Can anyone identify what I am doing wrong here?


Solution

  • First, note that the ansible.builtin.copy module has a validate option. Using that, you could rewrite your playbook like this:

    - hosts: localhost
      gather_facts: false
      vars:
        dest_dir: /tmp
      tasks:
      - name: Copy
        ignore_errors: true
        ansible.builtin.copy:
          src: testfile
          dest: "{{dest_dir}}/testfile"
          mode: 0666
          owner: root
          group: root
          backup: true
          validate: sh -c 'exit 1' -- %s
          # in practice, this would probably be a path to a script, like:
          #
          # validate: /path/to/validation-script %s
          #
          # The `%s` gets replaced by the path to a temporary file with the
          # content to validate.
    
    

    You get effectively the same behavior with significantly less code.

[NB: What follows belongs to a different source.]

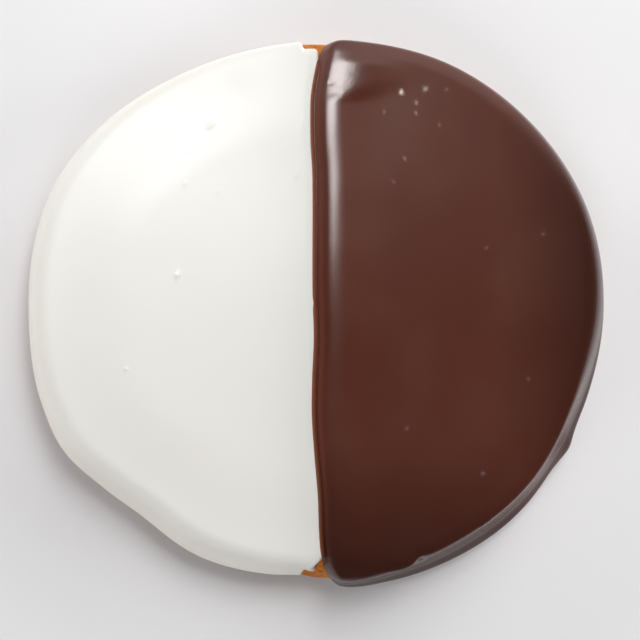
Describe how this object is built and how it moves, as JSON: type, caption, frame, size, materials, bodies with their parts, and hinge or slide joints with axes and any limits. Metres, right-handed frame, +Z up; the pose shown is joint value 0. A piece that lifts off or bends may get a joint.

    With respect to your question, I cannot reproduce the error you show. You didn't provide one in your question, so I've crafted the following minimal, reproducible example:

    - hosts: localhost
      gather_facts: false
      vars:
        dest_dir: /tmp
      tasks:
      - block:
          - name: Copy
            ansible.builtin.copy:
              src: testfile
              dest: "{{dest_dir}}"
              mode: 0666
              owner: root
              group: root
              backup: true
            register: copy_result
    
          - name: Print result
            ansible.builtin.debug:
              var: copy_result
    
          - name: Validate
            ansible.builtin.shell: "exit 1"
            when: copy_result is changed
        rescue:
          - name: Revert
            ansible.builtin.copy:
              remote_src: true
              src: "{{copy_result.backup_file}}"
              dest: "{{dest_dir}}"
            when: copy_result.backup_file is defined
    

    Running this produces (I'm using the unixy stdout callback to reduce output):

    - localhost on hosts: localhost -
    Copy...
      localhost done
    Print result...
      localhost ok: {
        "changed": false,
        "copy_result": {
            "backup_file": "/tmp/testfile.893626.2024-09-17@07:11:55~",
            "changed": true,
            "checksum": "22596363b3de40b06f981fb85d82312e8c0ed511",
            "dest": "/tmp/testfile",
            "diff": [],
            "failed": false,
            "gid": 0,
            "group": "root",
            "md5sum": "6f5902ac237024bdd0c176cb93063dc4",
            "mode": "0666",
            "owner": "root",
            "secontext": "unconfined_u:object_r:user_tmp_t:s0",
            "size": 12,
            "src": "/home/lars/.ansible/tmp/ansible-tmp-1726571514.9080791-893587-119392786896945/.source",
            "state": "file",
            "uid": 0
        }
    }
    Validate...
      localhost failed | msg: non-zero return code
    Revert...
      localhost ok
    
    - Play recap -
      localhost                  : ok=3    changed=1    unreachable=0    failed=0    rescued=1    ignored=0
    

    We can clearly see that the "Revert" task is running. However, note that the "Revert" task does not do what you want. In the above example, our target file is /tmp/testfile, which means the backup file is named something like /tmp/testfile.893626.2024-09-17@07:11:55~. This makes the "Revert" task the equivalent of:

    - name: Revert
      ansible.builtin.copy:
        remote_src: true
        src: "/tmp/testfile.893626.2024-09-17@07:11:55~"
        dest: "/tmp"
      when: copy_result.backup_file is defined
    

    And that's a no-op; you're copying the backup file onto itself. If you wanted to replace the target file, you would need to provide an explicit filename in the dest parameter rather than a directory; that would make the playbook look like this:

    - hosts: localhost
      gather_facts: false
      vars:
        dest_dir: /tmp
      tasks:
      - block:
          - name: Copy
            ansible.builtin.copy:
              src: testfile
              dest: "{{dest_dir}}/testfile"
              mode: 0666
              owner: root
              group: root
              backup: true
            register: copy_result
    
          - name: Print result
            ansible.builtin.debug:
              var: copy_result
    
          - name: Validate
            ansible.builtin.shell: "exit 1"
            when: copy_result is changed
        rescue:
          - name: Revert
            ansible.builtin.copy:
              remote_src: true
              src: "{{copy_result.backup_file}}"
              dest: "{{dest_dir}}/testfile"
            when: copy_result.backup_file is defined
    

    Running that successfully reverts the file when the "Validate" task fails.